The hybrid club has become more and more popular over the past few years. Clubs once thought to be “gimmicky” and “ugly” are now found in a large majority of bags. Ben Hogan has always been considered a very traditional company and even they have jumped on the hybrid bandwagon.
The CFT is designed to get the ball airborne in most conditions. The sole is wider so it doesn’t dig on miss hits while there is enough overall club head weight to keep it from getting tangled up in the rough. I even tested it out of a fairway bunker and found the sole glided across the sand very well. The CFT also features a titanium face instead of the standard stainless steel construction in other comparable hybrids. The titanium face is definitely hot and gives the club some real pop. I have talked to a few people that compare the feel of the CFT to that of the original Orlimar TriMetal. The trick to figuring out the whole hybrid craze is to take a step back and figure out what you are trying to replace.
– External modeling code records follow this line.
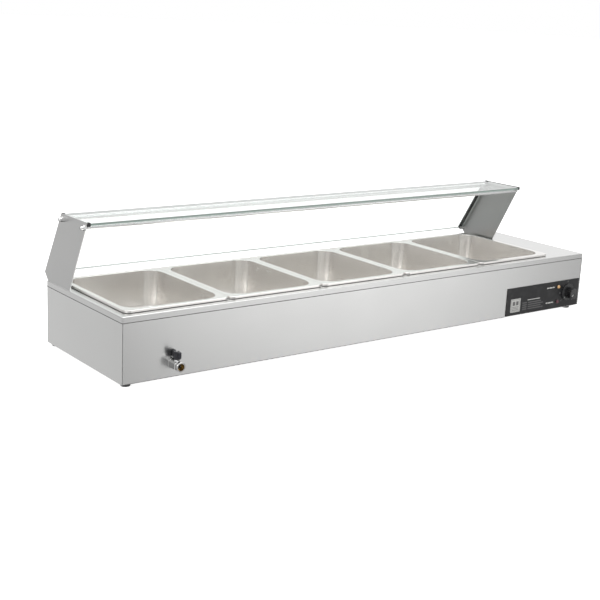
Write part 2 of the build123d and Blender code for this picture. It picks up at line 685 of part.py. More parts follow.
def valve_seats():
    """Two sealing rings, one on each side of the ball."""
    seats = []
    cup = Pos(*drain_point(BALL_Y)) * Sphere(BALL_RADIUS + RUNNING_GAP)
    for side in (-1, 1):
        near = drain_point(BALL_Y + side * 4.6)
        far = drain_point(BALL_Y + side * BALL_CAVITY_HALF)
        seats.append(rod(near, far, BALL_CAVITY_RADIUS) - rod(near, far, DRAIN_BORE_RADIUS) - cup)
    return seats


def valve_ball():
    """The bored ball, with a slot on top for the stem. It stands open."""
    ball = Pos(*drain_point(BALL_Y)) * Sphere(BALL_RADIUS)
    ball -= rod(drain_point(BALL_Y - 12), drain_point(BALL_Y + 12), DRAIN_BORE_RADIUS)
    slot_floor = DRAIN_Z + BALL_RADIUS - 2.2
    return ball - block(
        DRAIN_X - 1.2, DRAIN_X + 1.2, BALL_Y - 9, BALL_Y + 9, slot_floor, DRAIN_Z + 12
    )


def valve_stem():
    """The upright stem between the ball's slot and the handle."""
    foot_z = DRAIN_Z + BALL_RADIUS + 0.2
    stem = rod((DRAIN_X, BALL_Y, foot_z), (DRAIN_X, BALL_Y, HANDLE_HUB_TOP - 1.0), STEM_RADIUS)
    stem += block(
        DRAIN_X - 1.1, DRAIN_X + 1.1, BALL_Y - 2.6, BALL_Y + 2.6, foot_z - 2.3, foot_z + 0.5
    )
    return drill(stem, DRAIN_X, BALL_Y, foot_z + 1.5, HANDLE_HUB_TOP, 1.5)


def stem_packing():
    """The sealing ring round the stem, in the top of the boss."""
    ring = rod((DRAIN_X, BALL_Y, BOSS_TOP - 2.8), (DRAIN_X, BALL_Y, BOSS_TOP), 4.6)
    return drill(ring, DRAIN_X, BALL_Y, BOSS_TOP - 4, BOSS_TOP + 1, STEM_RADIUS + RUNNING_GAP)


def valve_handle():
    """A two-winged handle with grip ribs, standing in line with the open bore."""
    z0 = HANDLE_Z
    tip = HANDLE_REACH
    half = [(tip - 5, 0.8), (tip, 5.0), (tip, HANDLE_RISE - 2), (tip - 2, HANDLE_RISE)]
    half.append((HANDLE_HUB_RADIUS, HANDLE_HUB_TOP - z0))
    outline = [(BALL_Y + y, z0 + z) for y, z in half]
    outline += [(BALL_Y - y, z0 + z) for y, z in reversed(half)]
    wings = side_profile(outline, DRAIN_X - HANDLE_HALF, DRAIN_X + HANDLE_HALF)
    wings = fillet(wings.edges().filter_by(Axis.X, reverse=True), 1.0)
    handle = wings + rod((DRAIN_X, BALL_Y, z0), (DRAIN_X, BALL_Y, HANDLE_HUB_TOP), HANDLE_HUB_RADIUS)
    for side in (-1, 1):
        for step in range(2):
            y = BALL_Y + side * (tip - 2.5 - 2.8 * step)
            for x in (DRAIN_X - HANDLE_HALF, DRAIN_X + HANDLE_HALF):
                handle += rod((x, y, z0 + 5.0), (x, y, z0 + HANDLE_RISE - 3.5 - step * 0.6), 0.8)
    handle = drill(handle, DRAIN_X, BALL_Y, z0 - 1, HANDLE_HUB_TOP - 1.0, STEM_RADIUS)
    return drill(handle, DRAIN_X, BALL_Y, z0, HANDLE_HUB_TOP + 1, 1.6)


def handle_screw():
    """The screw that holds the handle on its stem."""
    screw = pan_head_screw(DRAIN_X, BALL_Y, HANDLE_HUB_TOP, 7.0, 1.5)
    top = HANDLE_HUB_TOP + 1.65
    cross = block(DRAIN_X - 1.6, DRAIN_X + 1.6, BALL_Y - 0.3, BALL_Y + 0.3, top - 0.8, top + 1)
    cross += block(DRAIN_X - 0.3, DRAIN_X + 0.3, BALL_Y - 1.6, BALL_Y + 1.6, top - 0.8, top + 1)
    return screw - cross


# ---------------------------------------------------------------- controls


def control_panel():
    """The dark face plate of the controls, laid on the front sheet."""
    outline = RectangleRounded(PANEL_X1 - PANEL_X0, PANEL_Z1 - PANEL_Z0, 2.0)
    centre = ((PANEL_X0 + PANEL_X1) / 2, 0, (PANEL_Z0 + PANEL_Z1) / 2)
    face = Plane(origin=centre, x_dir=(1, 0, 0), z_dir=(0, -1, 0))
    plate = extrude(face * outline, PANEL_THICK)
    plate = fillet(plate.faces().sort_by(Axis.Y)[0].edges(), 0.4)
    plate -= rod((KNOB_X, -5, KNOB_Z), (KNOB_X, 5, KNOB_Z), SPINDLE_HOLE)
    for z in LAMP_HEIGHTS:
        plate -= rod((LAMP_X, -5, z), (LAMP_X, 5, z), LAMP_BARREL_RADIUS)
    for side in (-1, 1):
        x = KNOB_X + side * THERMOSTAT_SCREW_SPREAD
        plate -= rod((x, -5, KNOB_Z), (x, 5, KNOB_Z), THERMOSTAT_HEAD)
    return plate


def thermostat_screws():
    """Two flat-headed screws under the knob that hold the thermostat."""
    screws = []
    for side in (-1, 1):
        x = KNOB_X + side * THERMOSTAT_SCREW_SPREAD
        head = rod((x, -PANEL_THICK + 0.1, KNOB_Z), (x, 0, KNOB_Z), THERMOSTAT_HEAD)
        screws.append(head + rod((x, 0, KNOB_Z), (x, 9.0, KNOB_Z), SMALL_SCREW))
    return screws


def thermostat_body():
    """The capillary thermostat behind the front sheet, with two wire tabs at its back."""
    case = block(KNOB_X - 20, KNOB_X + 20, SHEET, 38.0, KNOB_Z - 17, KNOB_Z + 17)
    case = fillet(case.edges().filter_by(Axis.Y), 2.0)
    case -= rod((KNOB_X, 0, KNOB_Z), (KNOB_X, 14, KNOB_Z), SHAFT_RADIUS + RUNNING_GAP)
    for side in (-1, 1):
        x = KNOB_X + side * THERMOSTAT_SCREW_SPREAD
        case -= rod((x, 0, KNOB_Z), (x, 10, KNOB_Z), SMALL_SCREW)
        tab_x = KNOB_X + side * 10
        case += block(tab_x - 3.0, tab_x + 3.0, 38.0, 45.0, KNOB_Z - 10.4, KNOB_Z - 9.6)
    return case


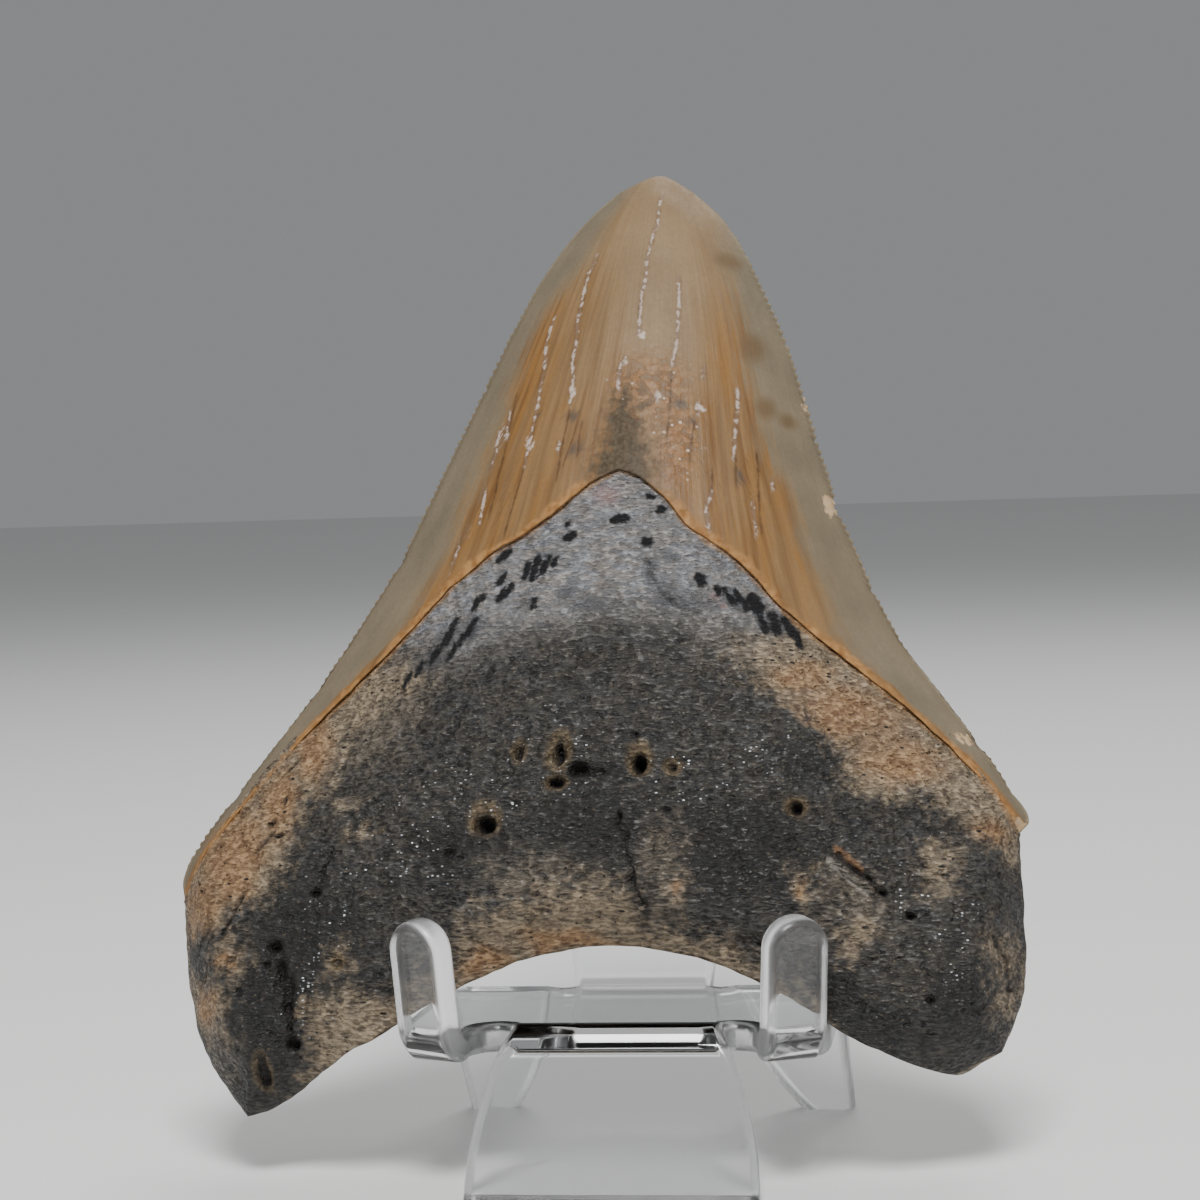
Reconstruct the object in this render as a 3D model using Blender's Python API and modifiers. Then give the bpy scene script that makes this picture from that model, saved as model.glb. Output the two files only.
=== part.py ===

Always remember hybrids are shorter than woods and longer than most irons. Hybrids are often numbered (in this case 1,2,3,4,5) but it is vital you play more attention to lofts and lengths to fill the gaps you might have. A good golf professional or salesperson should be able to help you figure out what you need. Remember that there is no law that you can’t combine woods and hybrids to fill these gaps!
I have heard and read many positive reviews about this club in recent months. People I talk to put it in the same category as the TaylorMade Rescue club in terms of feel, performance and styling. The major difference between the two is price. The Ben Hogan club hits a very good price point and is available in enough lofts that it should be considered by anyone that does not like their longer irons.